# START OF SUPPLIED DATA
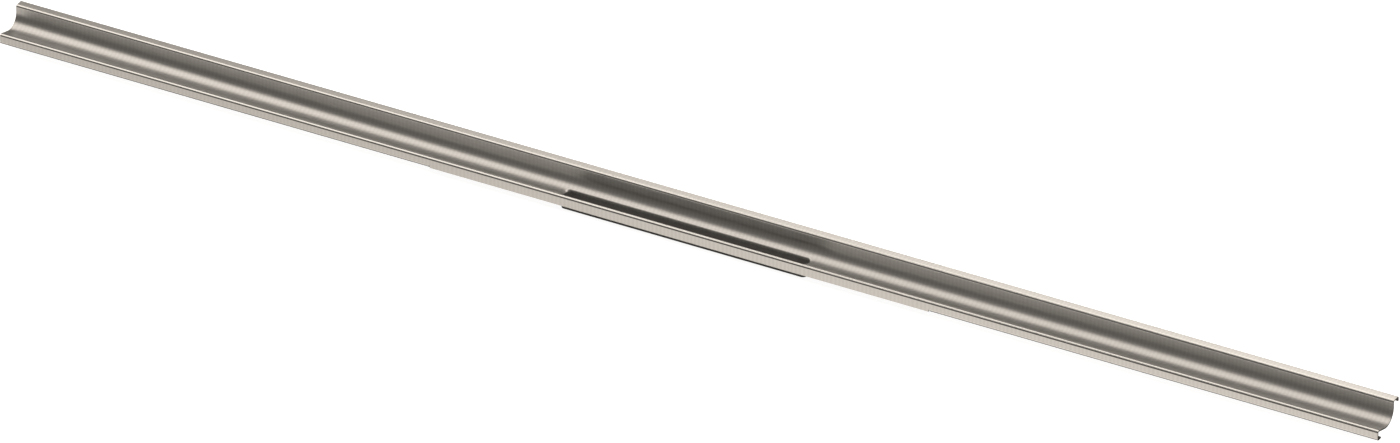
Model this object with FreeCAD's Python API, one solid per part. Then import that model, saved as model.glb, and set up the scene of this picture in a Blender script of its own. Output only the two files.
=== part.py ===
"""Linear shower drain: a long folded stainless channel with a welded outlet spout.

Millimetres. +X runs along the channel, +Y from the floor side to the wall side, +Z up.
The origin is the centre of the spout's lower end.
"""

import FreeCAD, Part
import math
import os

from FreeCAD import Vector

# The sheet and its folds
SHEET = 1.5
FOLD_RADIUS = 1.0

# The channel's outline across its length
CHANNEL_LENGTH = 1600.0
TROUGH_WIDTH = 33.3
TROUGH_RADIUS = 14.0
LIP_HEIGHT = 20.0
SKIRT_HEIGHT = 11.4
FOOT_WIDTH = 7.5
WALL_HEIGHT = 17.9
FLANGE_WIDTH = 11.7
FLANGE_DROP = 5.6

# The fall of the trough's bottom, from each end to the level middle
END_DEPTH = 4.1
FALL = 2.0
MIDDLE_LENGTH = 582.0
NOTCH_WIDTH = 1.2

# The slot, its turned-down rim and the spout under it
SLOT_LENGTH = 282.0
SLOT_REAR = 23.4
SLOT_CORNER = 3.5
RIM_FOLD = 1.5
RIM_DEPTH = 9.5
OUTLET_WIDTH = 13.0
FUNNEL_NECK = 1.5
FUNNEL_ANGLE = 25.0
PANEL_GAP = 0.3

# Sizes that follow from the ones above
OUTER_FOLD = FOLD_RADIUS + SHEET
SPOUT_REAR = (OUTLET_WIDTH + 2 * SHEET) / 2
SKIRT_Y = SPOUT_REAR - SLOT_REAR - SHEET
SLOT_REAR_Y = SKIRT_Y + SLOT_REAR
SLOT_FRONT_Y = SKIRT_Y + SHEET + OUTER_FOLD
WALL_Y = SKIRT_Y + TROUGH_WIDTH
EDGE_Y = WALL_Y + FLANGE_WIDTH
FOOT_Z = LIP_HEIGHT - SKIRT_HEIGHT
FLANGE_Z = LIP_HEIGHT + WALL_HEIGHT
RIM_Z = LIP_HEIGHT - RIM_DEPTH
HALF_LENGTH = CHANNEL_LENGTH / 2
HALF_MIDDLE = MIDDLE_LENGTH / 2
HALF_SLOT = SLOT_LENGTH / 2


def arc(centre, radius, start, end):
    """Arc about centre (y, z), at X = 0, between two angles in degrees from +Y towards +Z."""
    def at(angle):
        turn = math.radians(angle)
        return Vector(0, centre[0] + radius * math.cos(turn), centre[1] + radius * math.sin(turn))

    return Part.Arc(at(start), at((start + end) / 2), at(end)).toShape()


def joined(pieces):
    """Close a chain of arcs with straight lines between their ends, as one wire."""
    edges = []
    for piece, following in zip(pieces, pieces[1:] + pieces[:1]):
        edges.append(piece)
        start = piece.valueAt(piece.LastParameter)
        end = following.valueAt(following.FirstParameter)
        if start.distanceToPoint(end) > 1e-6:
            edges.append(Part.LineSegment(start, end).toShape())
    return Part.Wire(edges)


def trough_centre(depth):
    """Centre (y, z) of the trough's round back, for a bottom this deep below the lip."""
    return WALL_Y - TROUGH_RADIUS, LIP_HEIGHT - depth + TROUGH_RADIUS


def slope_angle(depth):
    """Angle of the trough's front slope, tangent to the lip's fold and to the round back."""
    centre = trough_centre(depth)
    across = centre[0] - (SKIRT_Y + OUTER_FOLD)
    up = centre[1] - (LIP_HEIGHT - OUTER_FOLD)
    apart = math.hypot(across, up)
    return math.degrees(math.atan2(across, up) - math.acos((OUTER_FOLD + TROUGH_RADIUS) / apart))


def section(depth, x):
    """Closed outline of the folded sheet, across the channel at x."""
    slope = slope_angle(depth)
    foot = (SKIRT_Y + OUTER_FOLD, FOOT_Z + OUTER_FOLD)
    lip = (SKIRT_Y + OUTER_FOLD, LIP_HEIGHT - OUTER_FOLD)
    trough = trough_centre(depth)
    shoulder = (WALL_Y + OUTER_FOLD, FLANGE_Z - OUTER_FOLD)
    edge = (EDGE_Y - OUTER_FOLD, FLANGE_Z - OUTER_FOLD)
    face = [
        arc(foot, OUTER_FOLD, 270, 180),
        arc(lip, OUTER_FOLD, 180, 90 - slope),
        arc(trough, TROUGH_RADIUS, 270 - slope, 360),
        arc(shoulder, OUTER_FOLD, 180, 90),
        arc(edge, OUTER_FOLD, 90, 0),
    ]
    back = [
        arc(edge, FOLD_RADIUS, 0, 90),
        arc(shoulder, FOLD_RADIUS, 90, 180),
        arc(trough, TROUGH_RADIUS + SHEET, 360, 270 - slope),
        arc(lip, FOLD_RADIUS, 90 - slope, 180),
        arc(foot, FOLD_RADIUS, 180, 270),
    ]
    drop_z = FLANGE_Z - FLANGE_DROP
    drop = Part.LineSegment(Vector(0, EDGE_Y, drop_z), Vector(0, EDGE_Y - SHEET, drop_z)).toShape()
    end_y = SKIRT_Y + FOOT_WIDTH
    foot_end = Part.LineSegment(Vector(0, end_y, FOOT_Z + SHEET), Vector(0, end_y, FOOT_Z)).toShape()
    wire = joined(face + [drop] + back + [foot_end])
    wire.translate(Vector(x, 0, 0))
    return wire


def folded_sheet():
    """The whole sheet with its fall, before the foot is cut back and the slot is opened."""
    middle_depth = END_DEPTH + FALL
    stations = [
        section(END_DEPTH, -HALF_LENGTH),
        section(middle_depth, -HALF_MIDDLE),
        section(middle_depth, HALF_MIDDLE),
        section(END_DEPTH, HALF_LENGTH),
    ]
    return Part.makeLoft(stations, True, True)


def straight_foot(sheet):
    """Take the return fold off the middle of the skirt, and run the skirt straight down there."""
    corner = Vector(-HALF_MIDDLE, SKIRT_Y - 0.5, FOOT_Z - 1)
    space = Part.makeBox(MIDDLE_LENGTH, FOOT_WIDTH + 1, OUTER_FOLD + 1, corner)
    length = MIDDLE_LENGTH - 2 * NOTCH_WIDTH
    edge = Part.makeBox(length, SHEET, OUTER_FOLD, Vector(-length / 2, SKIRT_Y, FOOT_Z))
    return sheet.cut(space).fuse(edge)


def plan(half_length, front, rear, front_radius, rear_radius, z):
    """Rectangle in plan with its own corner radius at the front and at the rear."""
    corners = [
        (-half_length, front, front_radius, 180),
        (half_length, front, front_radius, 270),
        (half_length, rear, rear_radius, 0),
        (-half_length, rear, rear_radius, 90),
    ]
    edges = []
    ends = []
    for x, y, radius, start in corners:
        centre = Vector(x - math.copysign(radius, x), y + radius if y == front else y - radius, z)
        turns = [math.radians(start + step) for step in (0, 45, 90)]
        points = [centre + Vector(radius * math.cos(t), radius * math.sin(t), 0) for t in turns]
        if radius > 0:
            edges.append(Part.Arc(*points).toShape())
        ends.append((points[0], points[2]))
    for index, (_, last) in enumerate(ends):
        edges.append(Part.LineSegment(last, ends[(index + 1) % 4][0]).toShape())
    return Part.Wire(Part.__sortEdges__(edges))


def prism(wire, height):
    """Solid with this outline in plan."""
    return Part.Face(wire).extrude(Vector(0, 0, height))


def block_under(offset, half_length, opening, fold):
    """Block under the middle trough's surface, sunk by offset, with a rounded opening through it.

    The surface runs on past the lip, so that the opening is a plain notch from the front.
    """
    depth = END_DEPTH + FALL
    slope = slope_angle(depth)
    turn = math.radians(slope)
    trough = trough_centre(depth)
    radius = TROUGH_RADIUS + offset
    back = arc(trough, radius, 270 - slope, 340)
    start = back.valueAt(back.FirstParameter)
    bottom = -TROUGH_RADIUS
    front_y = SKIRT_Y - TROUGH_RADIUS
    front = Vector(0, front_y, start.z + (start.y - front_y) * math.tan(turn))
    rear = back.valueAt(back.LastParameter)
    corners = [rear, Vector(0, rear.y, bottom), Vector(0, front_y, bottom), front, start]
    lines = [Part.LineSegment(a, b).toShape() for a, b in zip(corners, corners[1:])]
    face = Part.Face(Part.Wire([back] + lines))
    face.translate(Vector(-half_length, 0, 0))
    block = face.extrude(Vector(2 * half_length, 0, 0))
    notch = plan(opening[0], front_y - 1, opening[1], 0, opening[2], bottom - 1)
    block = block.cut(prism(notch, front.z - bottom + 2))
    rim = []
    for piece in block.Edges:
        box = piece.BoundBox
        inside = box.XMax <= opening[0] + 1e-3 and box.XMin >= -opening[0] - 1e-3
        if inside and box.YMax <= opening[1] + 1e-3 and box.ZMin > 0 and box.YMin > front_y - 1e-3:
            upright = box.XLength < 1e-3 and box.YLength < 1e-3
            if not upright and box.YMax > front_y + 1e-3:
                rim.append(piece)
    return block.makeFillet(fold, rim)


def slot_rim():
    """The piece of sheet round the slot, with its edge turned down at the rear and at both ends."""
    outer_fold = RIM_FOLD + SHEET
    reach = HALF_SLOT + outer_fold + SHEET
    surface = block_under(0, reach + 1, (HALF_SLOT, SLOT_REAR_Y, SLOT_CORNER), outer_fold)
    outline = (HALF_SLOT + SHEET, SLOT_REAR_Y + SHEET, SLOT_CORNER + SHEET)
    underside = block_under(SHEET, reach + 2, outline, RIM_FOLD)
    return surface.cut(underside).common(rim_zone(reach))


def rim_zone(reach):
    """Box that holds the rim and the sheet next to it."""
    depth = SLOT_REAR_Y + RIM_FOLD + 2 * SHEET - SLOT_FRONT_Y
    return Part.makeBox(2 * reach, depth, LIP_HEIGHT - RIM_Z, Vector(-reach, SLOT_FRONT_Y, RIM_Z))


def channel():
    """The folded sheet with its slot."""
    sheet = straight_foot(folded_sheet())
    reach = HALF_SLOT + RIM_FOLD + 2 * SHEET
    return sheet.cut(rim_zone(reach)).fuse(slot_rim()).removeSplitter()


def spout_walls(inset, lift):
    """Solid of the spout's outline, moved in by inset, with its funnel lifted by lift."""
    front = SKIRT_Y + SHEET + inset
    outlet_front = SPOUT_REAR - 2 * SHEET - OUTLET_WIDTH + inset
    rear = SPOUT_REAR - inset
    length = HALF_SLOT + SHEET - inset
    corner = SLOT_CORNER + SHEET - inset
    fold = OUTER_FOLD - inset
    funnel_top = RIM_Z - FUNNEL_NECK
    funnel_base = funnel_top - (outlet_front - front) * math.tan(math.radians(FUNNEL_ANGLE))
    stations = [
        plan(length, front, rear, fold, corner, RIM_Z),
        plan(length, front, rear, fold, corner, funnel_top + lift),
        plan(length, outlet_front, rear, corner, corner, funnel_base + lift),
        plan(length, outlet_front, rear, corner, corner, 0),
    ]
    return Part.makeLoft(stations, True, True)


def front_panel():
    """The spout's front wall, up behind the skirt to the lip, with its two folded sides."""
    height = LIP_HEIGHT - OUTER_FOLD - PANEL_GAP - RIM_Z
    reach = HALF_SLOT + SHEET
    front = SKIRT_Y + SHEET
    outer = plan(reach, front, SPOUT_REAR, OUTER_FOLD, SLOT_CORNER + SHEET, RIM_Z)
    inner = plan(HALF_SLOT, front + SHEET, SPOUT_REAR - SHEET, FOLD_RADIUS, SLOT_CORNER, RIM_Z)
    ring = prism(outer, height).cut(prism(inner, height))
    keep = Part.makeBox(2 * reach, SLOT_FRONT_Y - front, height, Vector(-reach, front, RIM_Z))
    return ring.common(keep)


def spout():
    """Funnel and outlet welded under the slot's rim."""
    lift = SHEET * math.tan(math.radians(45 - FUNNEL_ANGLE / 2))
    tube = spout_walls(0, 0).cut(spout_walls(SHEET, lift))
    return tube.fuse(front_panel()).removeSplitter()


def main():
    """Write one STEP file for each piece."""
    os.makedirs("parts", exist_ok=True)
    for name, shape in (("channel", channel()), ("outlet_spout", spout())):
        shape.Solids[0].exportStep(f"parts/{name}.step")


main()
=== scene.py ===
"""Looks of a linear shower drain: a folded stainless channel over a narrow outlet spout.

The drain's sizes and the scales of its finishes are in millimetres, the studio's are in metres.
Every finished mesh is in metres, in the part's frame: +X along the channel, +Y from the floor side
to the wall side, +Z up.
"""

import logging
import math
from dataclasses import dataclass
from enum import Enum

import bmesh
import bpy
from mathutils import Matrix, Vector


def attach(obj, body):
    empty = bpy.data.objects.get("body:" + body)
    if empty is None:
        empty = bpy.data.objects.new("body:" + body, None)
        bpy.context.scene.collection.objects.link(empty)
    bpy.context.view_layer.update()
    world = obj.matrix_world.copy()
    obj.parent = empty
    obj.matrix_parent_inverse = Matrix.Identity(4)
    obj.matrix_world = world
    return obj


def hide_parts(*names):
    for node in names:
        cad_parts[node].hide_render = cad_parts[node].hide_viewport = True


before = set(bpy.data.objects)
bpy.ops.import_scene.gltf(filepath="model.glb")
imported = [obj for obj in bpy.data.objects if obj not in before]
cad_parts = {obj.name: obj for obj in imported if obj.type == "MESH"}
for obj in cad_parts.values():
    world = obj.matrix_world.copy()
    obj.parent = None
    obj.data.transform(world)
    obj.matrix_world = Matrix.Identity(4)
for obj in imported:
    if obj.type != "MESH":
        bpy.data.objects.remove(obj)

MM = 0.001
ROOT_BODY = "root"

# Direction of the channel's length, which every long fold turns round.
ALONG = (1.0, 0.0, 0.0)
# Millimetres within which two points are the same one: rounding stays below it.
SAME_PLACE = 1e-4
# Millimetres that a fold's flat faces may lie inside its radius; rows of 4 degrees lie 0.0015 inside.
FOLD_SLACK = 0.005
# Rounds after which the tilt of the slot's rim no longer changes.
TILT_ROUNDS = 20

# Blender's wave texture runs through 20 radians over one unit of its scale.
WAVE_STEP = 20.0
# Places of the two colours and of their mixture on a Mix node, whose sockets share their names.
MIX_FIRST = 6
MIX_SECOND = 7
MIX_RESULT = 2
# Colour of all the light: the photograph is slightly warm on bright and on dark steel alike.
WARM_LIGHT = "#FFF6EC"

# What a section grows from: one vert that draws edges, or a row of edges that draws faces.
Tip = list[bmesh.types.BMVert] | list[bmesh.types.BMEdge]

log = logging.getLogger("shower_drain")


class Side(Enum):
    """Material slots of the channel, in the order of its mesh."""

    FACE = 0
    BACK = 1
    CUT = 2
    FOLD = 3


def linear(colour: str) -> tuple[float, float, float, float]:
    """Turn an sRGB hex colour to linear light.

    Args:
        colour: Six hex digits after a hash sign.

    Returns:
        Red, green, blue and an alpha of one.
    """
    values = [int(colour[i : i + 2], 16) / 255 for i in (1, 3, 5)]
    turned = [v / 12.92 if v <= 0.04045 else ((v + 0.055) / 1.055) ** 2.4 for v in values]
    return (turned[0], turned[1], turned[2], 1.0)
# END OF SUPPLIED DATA
**TASK PROMPT**. Only the lines from the one holding "obj.parent = empty" through the one holding "imported = [obj" are wanted; retype them exactly.

**FULL ANSWER**.
    obj.parent = empty
    obj.matrix_parent_inverse = Matrix.Identity(4)
    obj.matrix_world = world
    return obj


def hide_parts(*names):
    for node in names:
        cad_parts[node].hide_render = cad_parts[node].hide_viewport = True


before = set(bpy.data.objects)
bpy.ops.import_scene.gltf(filepath="model.glb")
imported = [obj for obj in bpy.data.objects if obj not in before]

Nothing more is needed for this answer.